A diplomatic breakthrough occurred four weeks ago, when U.S. national security adviser James Jones and Chairman of the Joint Chiefs of Staff Adm. Michael Mullen met with Russian military leaders and envoys in Moscow (see GSN, Jan. 25). Exactly how the logjam over this issue was broken has not been made public.
U.S. President Barack Obama and Russian President Dmitry Medvedev subsequently discussed an agreement in principle during a late-January telephone conversation (see GSN, Feb. 3). Many specific details have yet to be hashed out, according to both sides, so negotiations remain ongoing.
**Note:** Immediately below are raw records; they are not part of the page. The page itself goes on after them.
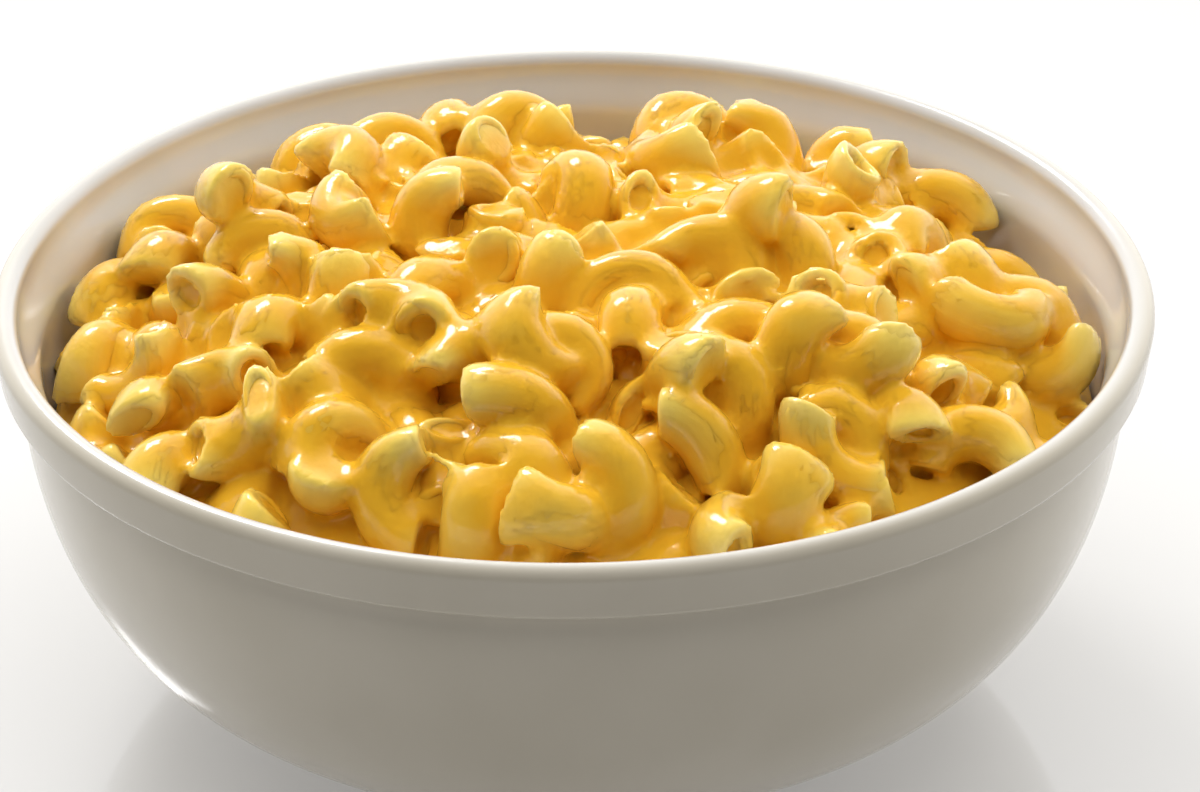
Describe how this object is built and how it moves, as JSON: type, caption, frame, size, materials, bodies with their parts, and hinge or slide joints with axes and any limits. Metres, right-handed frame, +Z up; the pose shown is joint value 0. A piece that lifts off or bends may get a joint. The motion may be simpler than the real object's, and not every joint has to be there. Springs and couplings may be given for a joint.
{
  "type": "bowl of macaroni and cheese",
  "caption": "Round white footed bowl with a banded rim, heaped with cheese-sauced elbow macaroni in a low dome above the rim.",
  "frame": {"origin": "centre of the bowl's foot ring, on the surface it stands on", "axes": "+Z up, the bowl's turning axis; -Y towards the front, +X to the right seen from the front"},
  "size_m": [0.165, 0.165, 0.0767],
  "materials": {
    "glazed_porcelain": "glossy white glaze",
    "macaroni_and_cheese": "moist cooked pasta under a glossy cheese sauce"
  },
  "bodies": {
    "root": {"bowl": "glazed_porcelain", "macaroni_heap": "macaroni_and_cheese"}
  },
  "joints": []
}
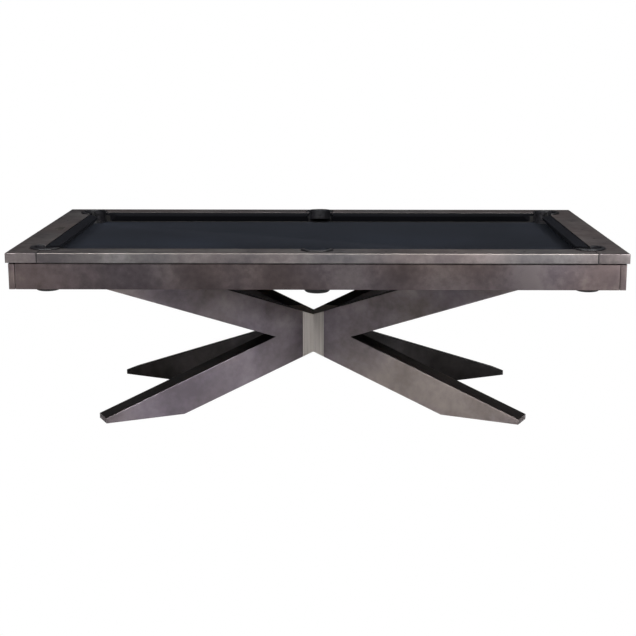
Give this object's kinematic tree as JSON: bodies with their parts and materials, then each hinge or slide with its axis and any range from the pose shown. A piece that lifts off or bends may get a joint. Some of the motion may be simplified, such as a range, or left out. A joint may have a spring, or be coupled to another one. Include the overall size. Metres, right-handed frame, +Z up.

The two leaders announced in July that under the forthcoming agreement each nation would cut its deployed strategic nuclear arsenal to between 1,500 and 1,675 warheads. The total would be a reduction from a 2,200-weapon limit the states are to meet by the end of 2012 under another treaty. Negotiators have also reportedly agreed that Washington and Moscow would each limit their fielded strategic delivery vehicles to between 700 and 800, down from a notional 1,100 cap the presidents discussed last summer.
Kislyak's remarks yesterday appeared to constitute the first official public acknowledgment that Russia could now accept some number of unencrypted tests in the forthcoming pact.
"If you ask me, do we offer some exchange of data? Of course we do," he said in response to a question from the audience. "Some encryption removal? Of course. But this ... is exactly what needs to be done in negotiations."
"I think the Russians are interested in getting this done," Linton Brooks, who led START negotiations under then-President George H.W. Bush, told a reporter following the ambassador's remarks. "I think they know this [test data] is an important issue for the United States. Whether this [Kislyak statement] is some exciting new signal, I just don't know what they've been saying in other fora."
Its significance might ultimately boil down to the numbers. Under the now-lapsed arms-reduction treaty, no test telemetry could be encrypted except during a handful of annual missile tests. Each side was allowed up to two encrypted test launches annually of a single, active missile system declared under the treaty, and up to four encrypted launches annually of a retired system, among other strictly defined provisions, a Pentagon official said this week.
However, Russia never declared an active system for encrypted testing purposes under the START agreement and the United States only did so relatively recently, according to the defense official. Still, Washington has not encrypted any of its test telemetry since the 1970s, said this source, who declined to say whether Russia conducted any encrypted tests while the treaty was in force.
The two sides also regularly exchanged tapes containing test data under the terms of the START accord, according to the defense official.
Some experts are beginning to sound alarms about the potential for other nations to gain valuable understanding of how to develop their own strategic-range missile by observing the more transparent form of U.S. or Russian test launches.
"Broadcasting of unencrypted telemetry data would be a proliferation risk," Daryl Kimball, executive director of the Arms Control Association, told Global Security Newswire yesterday. "The Iranians, the Chinese, the Indians, Pakistanis and others can pick up unencrypted missile flight test telemetry signals."
With such concerns in mind, U.S. and Russian officials have discussed the possibility of encrypting all their test telemetry, but sharing with one another a "key" that would enable the other side to decode encryption for a limited number of launches, the Pentagon official said this week.
Officials quickly concluded that such a practice would be technically infeasible, though, because having a key for a particular missile system could enable Moscow or Washington to effectively decode all subsequent tests of that system, the Defense Department source said.
"If you know that [encryption] system, you know how to break it" during additional launches, the official said.
At the same time, the defense official played down concerns about the ability of third-party nations to glean useful data from unencrypted tests, saying that would require greater technical capability than they possess.
"It takes a lot to do it," the official told GSN. "It's not the same as pointing a receiver in the general direction and understanding it."